Rhonda Helms said...

What a fantastic post!! Thank you for sharing your journey with us. I look forward to seeing you go further down the line and sell, sell, sell!!

DeenaML said...

Ghost Girl, sadly I won't be making it to the Poconos, but if you're going (???) you must post notes!

Thanks for the good wishes, everyone! It HAS been hard work -- and will continue to be -- but looking back, I enjoyed writing every one of my novels, and have enjoyed every part of the journey. With the speed this industry moves, you really have to love what you're doing. I'm so glad I do!

Sherryl said...

Deena - I am totally impressed with the fact that you kept writing, and kept producing novels. Did you feel you were improving with each one?
Most people have trouble finishing one, and then they pin all their hopes on it. Seven! Inspiring!

DeenaML said...

Hi Sheryl! It's funny, I didn't even think my first novel was bad until I'd finished the second one and collected form rejections on the first. Then I was like "oh dear...." :)
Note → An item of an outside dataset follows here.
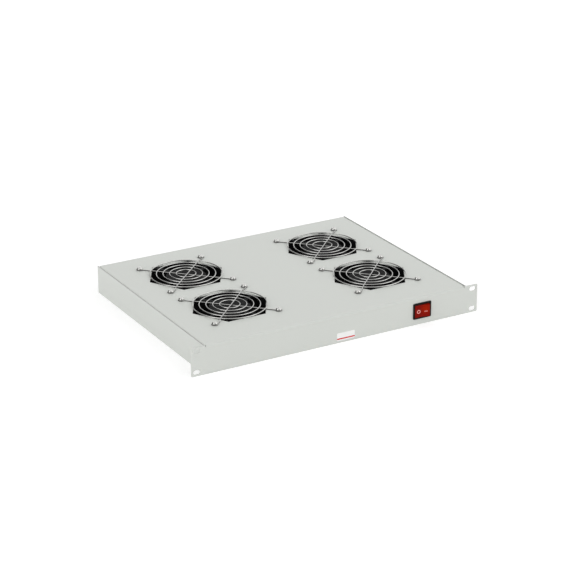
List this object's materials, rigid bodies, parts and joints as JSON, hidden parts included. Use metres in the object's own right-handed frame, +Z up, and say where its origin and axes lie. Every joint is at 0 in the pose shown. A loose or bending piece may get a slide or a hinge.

But I had so many more stories in my head, so I didn't worry about "abandoning" those and moving forward -- then I DID realize what was lacking in my first novels and I did improve with my later ones for sure. It was a great feeling to know I WAS getting better!

And I totally hear ya about writers pinning all their hopes on that first novel. I recently read an interview with a children's book editor who said basically "never send our your first novel." It's a practice novel, one that gets you into the groove of writing and revising and critiquing. Then, move on and get that second one polished.

I also see writers on message boards and such who do have lots of hopes pinned on that first novel as well, and they are sad about all the Rs they are getting on it, but they should be writing something new while subbing, not waiting around for an acceptance before writing their next novel.

Thanks for stopping by!

Anonymous said...

Hi Deena! Although you're no longer aiming to be a journalist, I shall honour our high school "agreement" and say that if you ever need a photographer for your projects just let me know!